17. I conclude that the oral variation which Judge Moloney found to have been agreed in the present case was invalid for the reason that he gave, namely want of the writing and signatures prescribed by clause 7.6 of the licence agreement.

18. That makes it unnecessary to deal with consideration. It is also, I think, undesirable to do so. The issue is a difficult one. The only consideration which MWB can be said to have been given for accepting a less advantageous schedule of payments was (i) the prospect that the payments were more likely to be made if they were loaded onto the back end of the contract term, and (ii) the fact that MWB would be less likely to have the premises left vacant on its hands while it sought a new licensee.
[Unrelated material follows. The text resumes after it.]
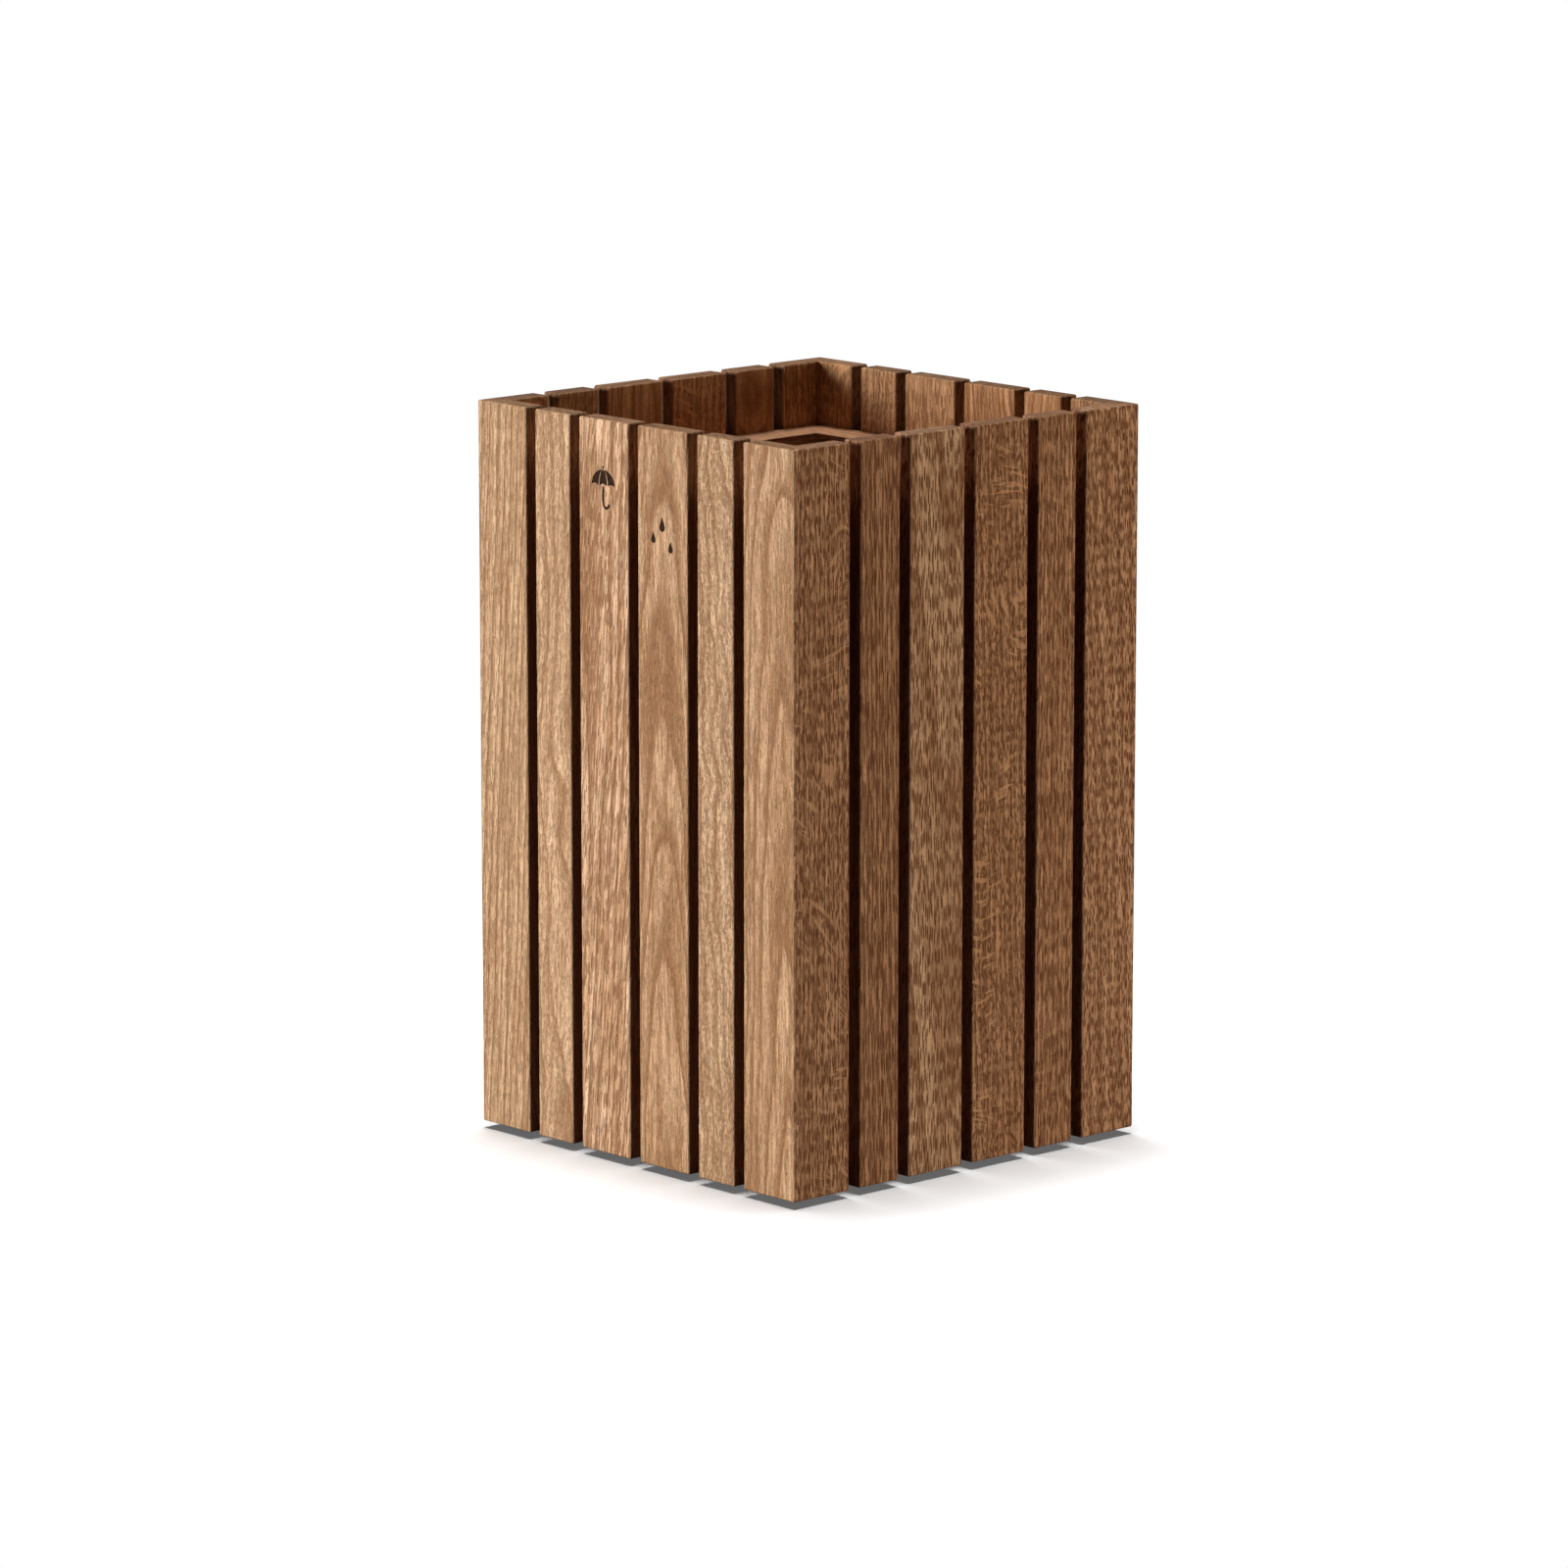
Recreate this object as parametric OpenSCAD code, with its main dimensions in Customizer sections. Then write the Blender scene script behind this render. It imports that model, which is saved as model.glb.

These were both expectations of practical value, but neither was a contractual entitlement. In Williams v Roffey Bros & Nicholls (Contractors) Ltd [1991] 1 QB 1, the Court of Appeal held that an expectation of commercial advantage was good consideration. The problem about this was that practical expectation of benefit was the very thing which the House of Lords held not to be adequate consideration in Foakes v Beer (1884) 9 App Cas 605: see in particular p 622 per Lord Blackburn. There are arguable points of distinction, although the arguments are somewhat forced. A differently constituted Court of Appeal made these points in In re Selectmove Ltd [1995] 1 WLR 474, and declined to follow Williams v Roffey. The reality is that any decision on this point is likely to involve a re-examination of the decision in Foakes v Beer. It is probably ripe for re-examination. But if it is to be overruled or its effect substantially modified, it should be before an enlarged panel of the court and in a case where the decision would be more than obiter dictum.